Supplied information
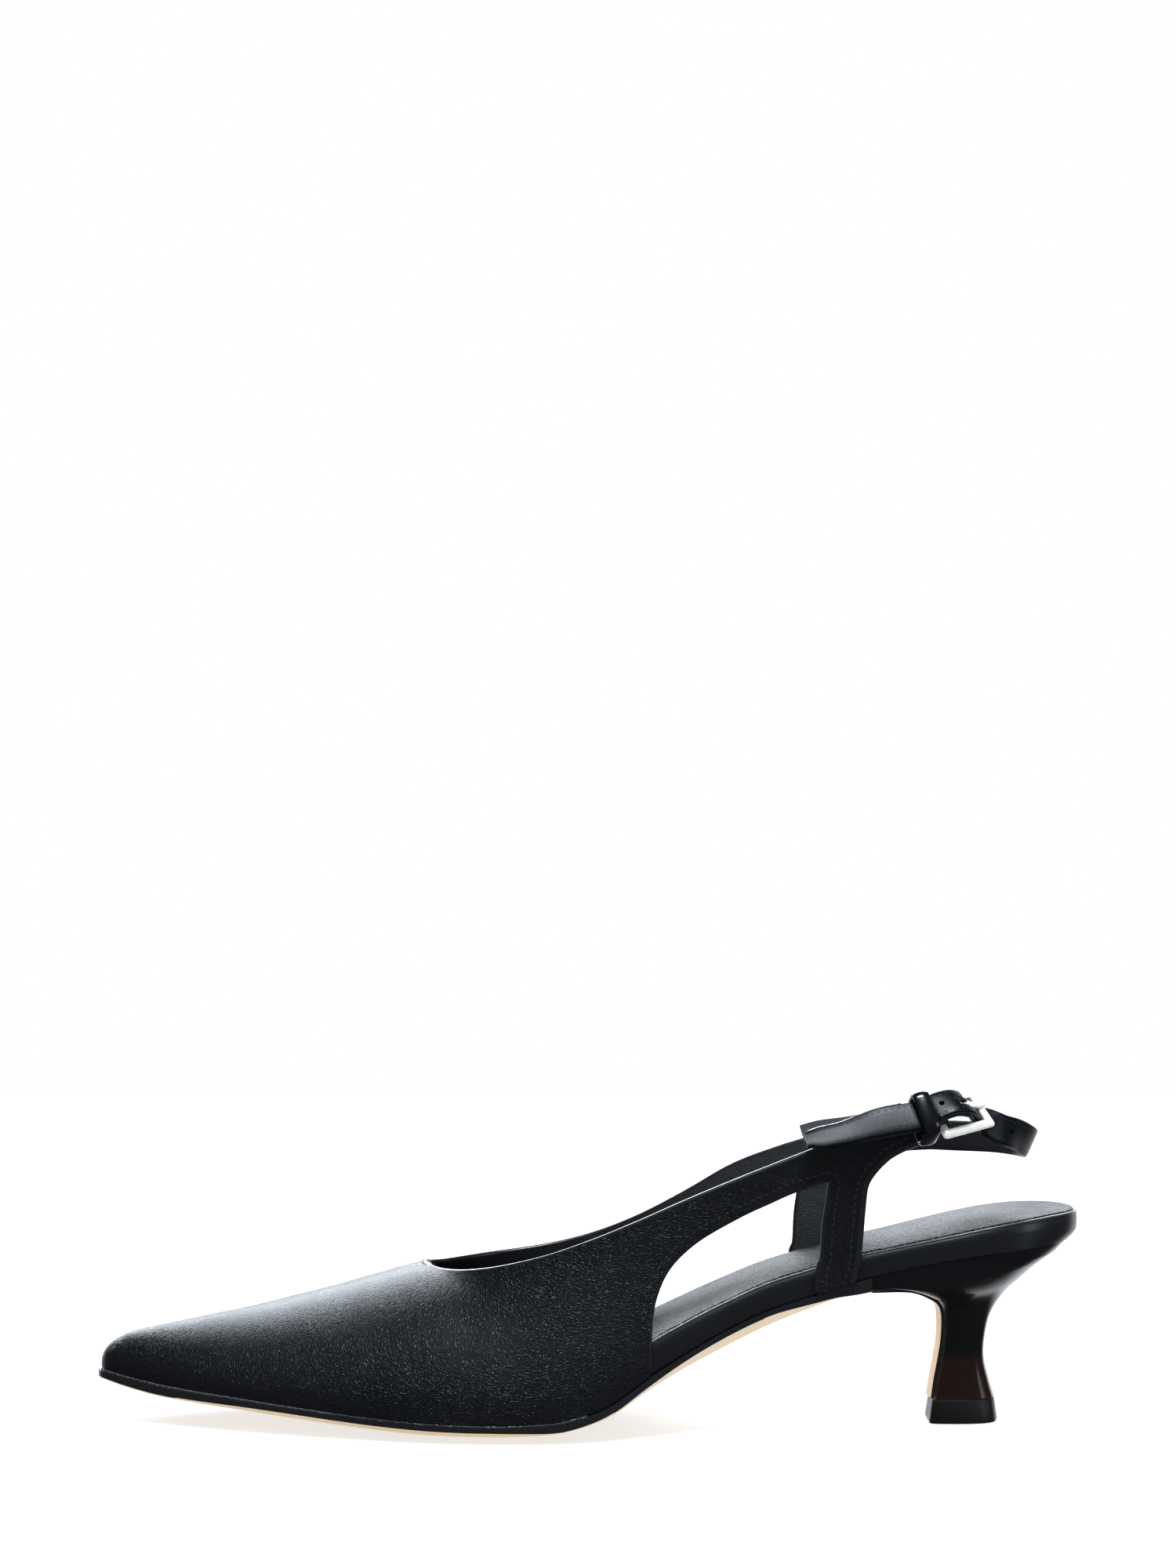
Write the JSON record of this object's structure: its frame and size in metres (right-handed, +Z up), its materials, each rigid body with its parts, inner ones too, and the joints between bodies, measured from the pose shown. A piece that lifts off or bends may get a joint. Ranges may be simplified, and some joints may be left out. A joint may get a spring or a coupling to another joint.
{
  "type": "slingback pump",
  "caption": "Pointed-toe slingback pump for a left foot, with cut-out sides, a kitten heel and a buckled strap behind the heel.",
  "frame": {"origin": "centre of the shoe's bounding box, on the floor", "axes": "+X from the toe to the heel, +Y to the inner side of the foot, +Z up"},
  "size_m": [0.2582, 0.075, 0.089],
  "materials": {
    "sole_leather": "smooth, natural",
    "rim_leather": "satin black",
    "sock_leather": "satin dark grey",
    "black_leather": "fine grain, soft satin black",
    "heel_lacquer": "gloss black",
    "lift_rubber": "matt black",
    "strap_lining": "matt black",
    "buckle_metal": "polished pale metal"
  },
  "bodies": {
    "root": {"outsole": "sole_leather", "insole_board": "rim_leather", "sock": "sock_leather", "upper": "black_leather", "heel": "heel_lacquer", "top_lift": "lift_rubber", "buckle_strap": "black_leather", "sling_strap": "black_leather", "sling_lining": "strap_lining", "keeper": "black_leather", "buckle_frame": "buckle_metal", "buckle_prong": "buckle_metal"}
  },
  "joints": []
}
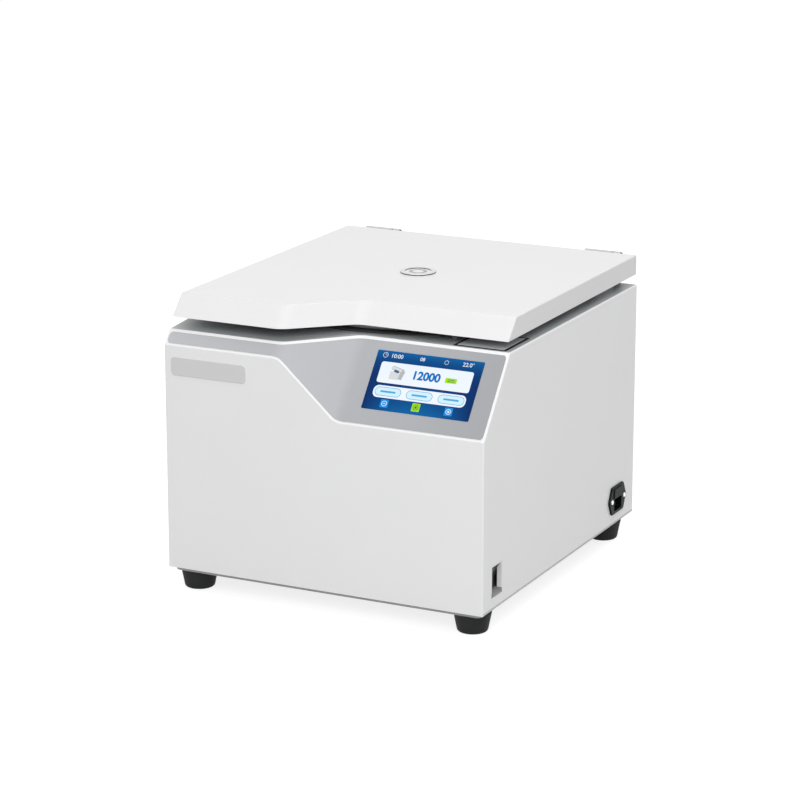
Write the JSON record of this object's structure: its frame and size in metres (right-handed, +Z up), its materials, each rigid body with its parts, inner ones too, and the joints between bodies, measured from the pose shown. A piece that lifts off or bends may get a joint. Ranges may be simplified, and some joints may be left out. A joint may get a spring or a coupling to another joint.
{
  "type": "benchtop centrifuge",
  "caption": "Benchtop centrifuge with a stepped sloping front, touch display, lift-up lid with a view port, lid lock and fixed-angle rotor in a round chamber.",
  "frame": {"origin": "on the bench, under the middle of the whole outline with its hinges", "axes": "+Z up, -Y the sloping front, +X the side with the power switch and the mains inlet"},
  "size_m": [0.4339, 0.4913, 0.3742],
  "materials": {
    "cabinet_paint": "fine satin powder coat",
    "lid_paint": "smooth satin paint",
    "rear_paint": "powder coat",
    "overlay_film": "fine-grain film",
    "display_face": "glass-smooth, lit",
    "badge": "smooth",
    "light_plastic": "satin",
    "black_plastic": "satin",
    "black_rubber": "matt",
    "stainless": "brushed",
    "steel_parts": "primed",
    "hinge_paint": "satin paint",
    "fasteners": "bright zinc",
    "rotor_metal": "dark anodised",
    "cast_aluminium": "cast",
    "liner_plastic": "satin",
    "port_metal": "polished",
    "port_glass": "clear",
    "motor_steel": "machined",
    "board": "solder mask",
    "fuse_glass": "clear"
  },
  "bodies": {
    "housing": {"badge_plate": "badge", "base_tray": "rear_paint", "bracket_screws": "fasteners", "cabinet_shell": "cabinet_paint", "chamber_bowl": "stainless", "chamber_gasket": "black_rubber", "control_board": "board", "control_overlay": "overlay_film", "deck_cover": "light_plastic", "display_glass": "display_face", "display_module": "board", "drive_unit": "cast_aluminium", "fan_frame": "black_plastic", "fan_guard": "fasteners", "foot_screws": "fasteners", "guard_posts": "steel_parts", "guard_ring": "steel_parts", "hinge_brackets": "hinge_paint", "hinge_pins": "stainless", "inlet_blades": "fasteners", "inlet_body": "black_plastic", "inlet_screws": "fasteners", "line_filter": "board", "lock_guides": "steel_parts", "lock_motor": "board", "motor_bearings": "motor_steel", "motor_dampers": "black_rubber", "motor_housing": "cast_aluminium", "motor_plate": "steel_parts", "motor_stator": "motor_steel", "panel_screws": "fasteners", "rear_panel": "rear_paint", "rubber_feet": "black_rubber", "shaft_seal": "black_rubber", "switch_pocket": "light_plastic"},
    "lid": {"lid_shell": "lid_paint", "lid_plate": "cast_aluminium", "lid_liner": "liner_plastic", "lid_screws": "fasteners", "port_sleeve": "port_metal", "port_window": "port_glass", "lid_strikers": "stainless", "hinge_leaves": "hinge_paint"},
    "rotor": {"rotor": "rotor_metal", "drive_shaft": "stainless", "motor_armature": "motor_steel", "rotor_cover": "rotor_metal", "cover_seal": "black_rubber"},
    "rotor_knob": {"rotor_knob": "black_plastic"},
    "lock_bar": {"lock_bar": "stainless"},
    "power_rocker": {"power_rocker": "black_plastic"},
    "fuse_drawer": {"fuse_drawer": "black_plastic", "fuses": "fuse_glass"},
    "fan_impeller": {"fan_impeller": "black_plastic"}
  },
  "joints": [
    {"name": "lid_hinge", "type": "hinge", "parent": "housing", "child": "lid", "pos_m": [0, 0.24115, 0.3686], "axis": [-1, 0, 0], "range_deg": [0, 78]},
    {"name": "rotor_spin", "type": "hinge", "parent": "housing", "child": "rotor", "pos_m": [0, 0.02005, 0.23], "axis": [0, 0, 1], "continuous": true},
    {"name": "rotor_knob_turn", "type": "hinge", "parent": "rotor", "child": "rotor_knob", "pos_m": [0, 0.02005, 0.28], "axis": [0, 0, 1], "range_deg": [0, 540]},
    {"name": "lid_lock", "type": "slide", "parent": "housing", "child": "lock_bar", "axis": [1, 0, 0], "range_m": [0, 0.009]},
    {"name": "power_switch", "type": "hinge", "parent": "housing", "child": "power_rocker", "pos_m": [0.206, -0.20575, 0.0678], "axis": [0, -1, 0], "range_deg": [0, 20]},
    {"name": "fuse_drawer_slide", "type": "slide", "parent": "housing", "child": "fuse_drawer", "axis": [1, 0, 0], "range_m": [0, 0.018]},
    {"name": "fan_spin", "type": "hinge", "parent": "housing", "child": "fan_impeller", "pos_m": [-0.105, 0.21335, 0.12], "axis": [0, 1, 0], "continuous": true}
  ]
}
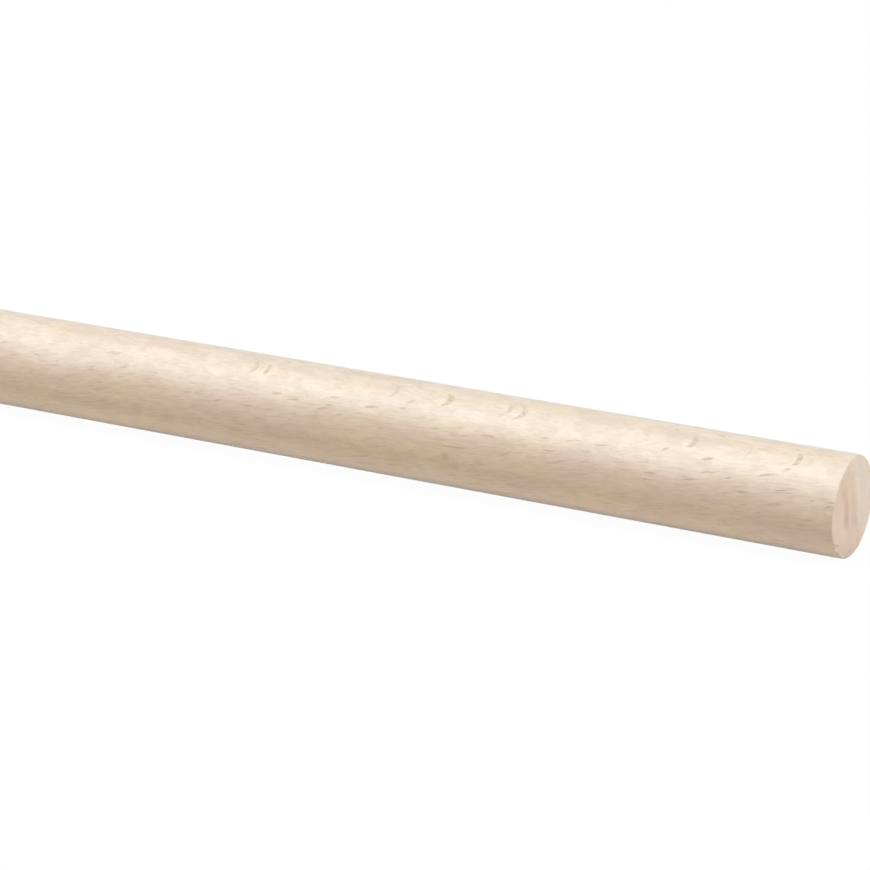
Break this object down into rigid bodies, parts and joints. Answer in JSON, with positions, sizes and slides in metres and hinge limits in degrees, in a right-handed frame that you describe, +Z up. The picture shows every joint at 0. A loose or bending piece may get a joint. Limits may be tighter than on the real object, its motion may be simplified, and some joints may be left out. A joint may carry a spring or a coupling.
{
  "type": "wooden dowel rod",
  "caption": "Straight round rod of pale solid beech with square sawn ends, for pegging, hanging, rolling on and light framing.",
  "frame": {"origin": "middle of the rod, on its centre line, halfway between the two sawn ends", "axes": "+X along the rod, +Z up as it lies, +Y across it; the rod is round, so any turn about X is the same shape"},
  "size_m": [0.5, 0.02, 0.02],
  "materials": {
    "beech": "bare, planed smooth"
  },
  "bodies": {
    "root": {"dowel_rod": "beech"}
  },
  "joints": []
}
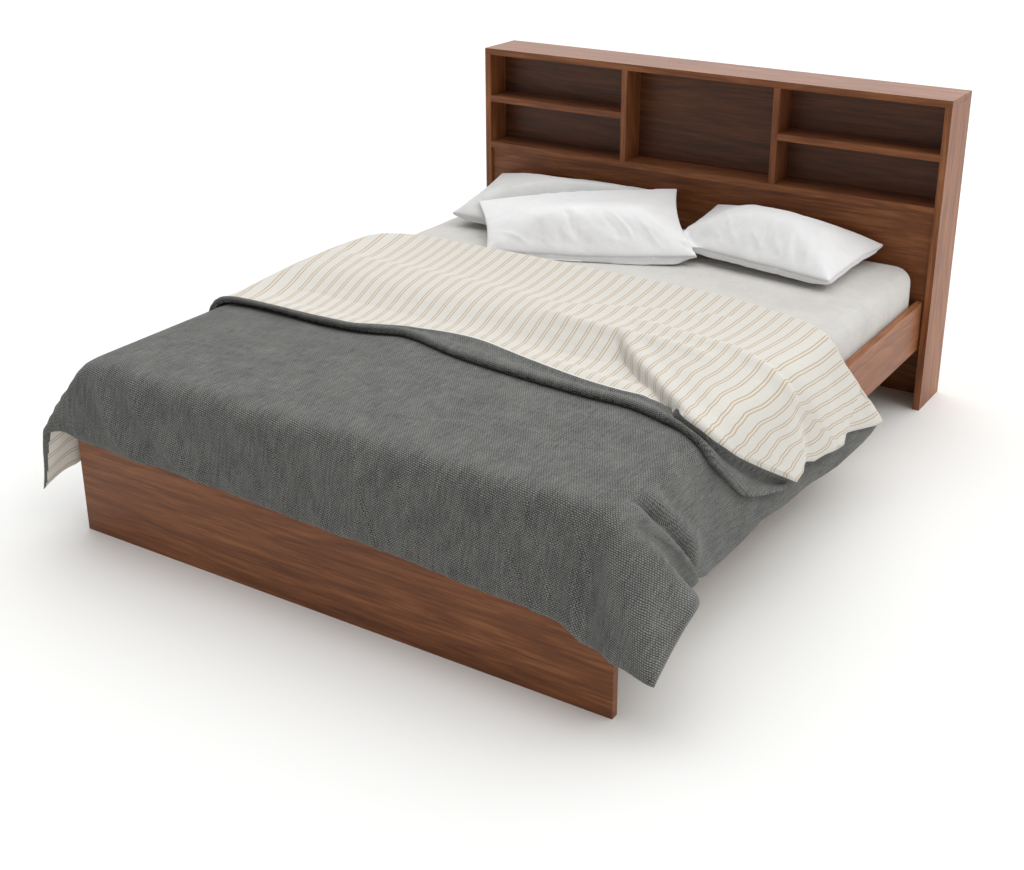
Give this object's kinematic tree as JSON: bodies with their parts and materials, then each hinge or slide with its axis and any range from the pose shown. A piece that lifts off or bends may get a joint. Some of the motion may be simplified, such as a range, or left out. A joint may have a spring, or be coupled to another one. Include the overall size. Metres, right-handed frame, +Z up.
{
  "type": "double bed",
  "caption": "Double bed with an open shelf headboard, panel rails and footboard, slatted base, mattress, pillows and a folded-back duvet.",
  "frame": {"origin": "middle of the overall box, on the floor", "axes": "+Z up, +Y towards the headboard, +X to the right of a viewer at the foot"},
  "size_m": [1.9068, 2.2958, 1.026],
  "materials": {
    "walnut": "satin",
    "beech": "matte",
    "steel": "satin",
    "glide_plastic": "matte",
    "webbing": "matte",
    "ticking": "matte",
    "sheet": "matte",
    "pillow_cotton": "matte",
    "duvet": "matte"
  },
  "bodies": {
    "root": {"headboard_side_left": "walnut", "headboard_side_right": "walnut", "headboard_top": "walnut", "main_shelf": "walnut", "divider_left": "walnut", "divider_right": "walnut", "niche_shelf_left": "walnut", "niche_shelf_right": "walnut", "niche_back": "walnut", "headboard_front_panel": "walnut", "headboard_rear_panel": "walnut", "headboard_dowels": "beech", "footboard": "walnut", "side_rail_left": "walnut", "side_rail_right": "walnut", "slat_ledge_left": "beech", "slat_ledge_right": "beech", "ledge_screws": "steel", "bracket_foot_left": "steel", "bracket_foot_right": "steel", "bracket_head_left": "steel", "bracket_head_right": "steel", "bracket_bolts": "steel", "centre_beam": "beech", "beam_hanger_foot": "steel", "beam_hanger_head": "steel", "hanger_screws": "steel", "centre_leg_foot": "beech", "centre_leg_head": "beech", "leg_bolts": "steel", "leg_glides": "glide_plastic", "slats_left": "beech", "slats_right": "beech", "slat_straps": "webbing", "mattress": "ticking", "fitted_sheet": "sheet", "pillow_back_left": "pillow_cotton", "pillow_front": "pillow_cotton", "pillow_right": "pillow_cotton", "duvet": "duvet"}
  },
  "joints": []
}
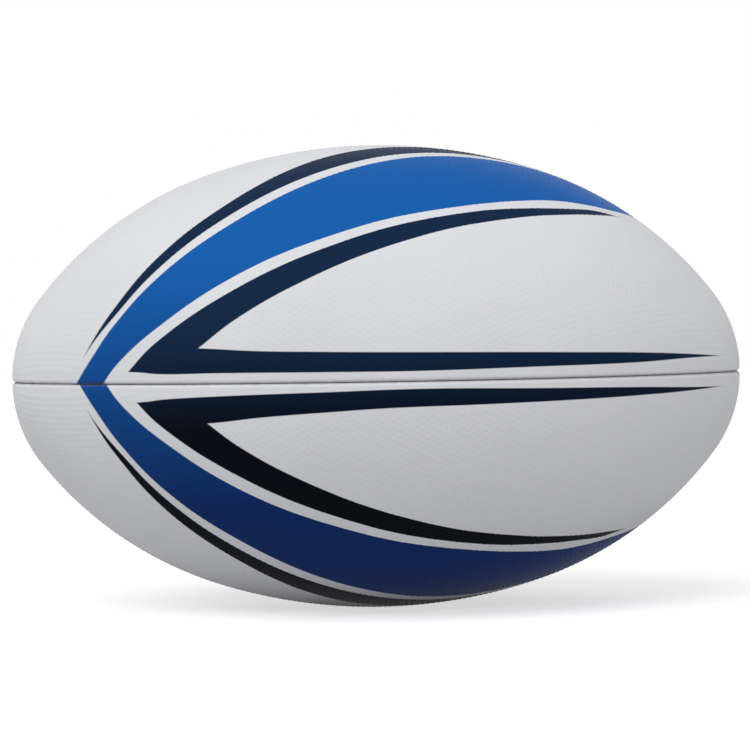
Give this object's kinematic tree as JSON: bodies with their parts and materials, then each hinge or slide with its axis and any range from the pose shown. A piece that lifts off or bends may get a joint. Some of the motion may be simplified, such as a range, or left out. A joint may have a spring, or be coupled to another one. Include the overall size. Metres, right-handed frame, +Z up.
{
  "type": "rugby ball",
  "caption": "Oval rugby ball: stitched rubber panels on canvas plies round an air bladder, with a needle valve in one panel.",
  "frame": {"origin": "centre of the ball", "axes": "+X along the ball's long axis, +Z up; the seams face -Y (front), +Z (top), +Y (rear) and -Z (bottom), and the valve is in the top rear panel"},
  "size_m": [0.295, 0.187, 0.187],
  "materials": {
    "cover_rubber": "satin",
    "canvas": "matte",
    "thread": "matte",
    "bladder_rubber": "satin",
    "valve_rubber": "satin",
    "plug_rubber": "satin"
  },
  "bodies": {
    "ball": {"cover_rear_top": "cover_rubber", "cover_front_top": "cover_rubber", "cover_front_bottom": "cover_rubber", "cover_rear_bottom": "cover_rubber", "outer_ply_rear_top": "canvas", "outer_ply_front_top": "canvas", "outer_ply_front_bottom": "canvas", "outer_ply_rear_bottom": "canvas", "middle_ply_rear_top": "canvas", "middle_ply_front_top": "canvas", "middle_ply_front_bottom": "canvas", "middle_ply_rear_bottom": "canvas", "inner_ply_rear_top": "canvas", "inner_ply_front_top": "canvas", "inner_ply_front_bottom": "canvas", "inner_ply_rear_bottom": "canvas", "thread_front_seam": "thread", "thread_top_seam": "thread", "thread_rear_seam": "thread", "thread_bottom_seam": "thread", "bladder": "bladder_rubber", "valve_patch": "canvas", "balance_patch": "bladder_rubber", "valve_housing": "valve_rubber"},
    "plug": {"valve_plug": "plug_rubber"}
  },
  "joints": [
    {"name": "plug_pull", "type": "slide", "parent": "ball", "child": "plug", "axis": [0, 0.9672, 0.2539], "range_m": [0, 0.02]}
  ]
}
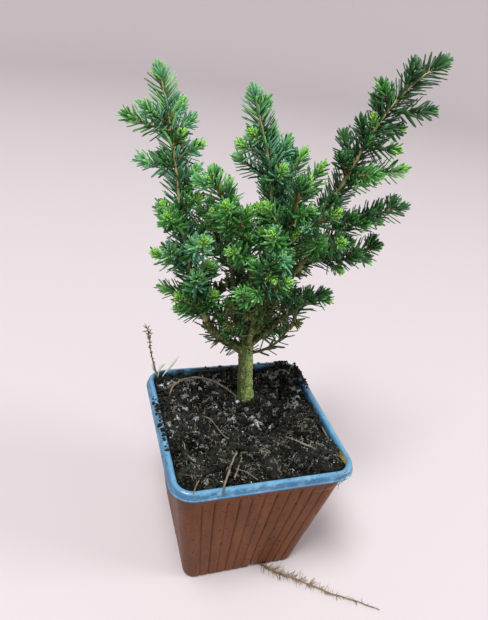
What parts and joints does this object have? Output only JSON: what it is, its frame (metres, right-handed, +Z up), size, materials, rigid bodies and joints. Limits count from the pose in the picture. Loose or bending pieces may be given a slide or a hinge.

Written instruction
Tell how many lines in the material contain the word "bending". Only the number is wanted.

Response to this exercise
2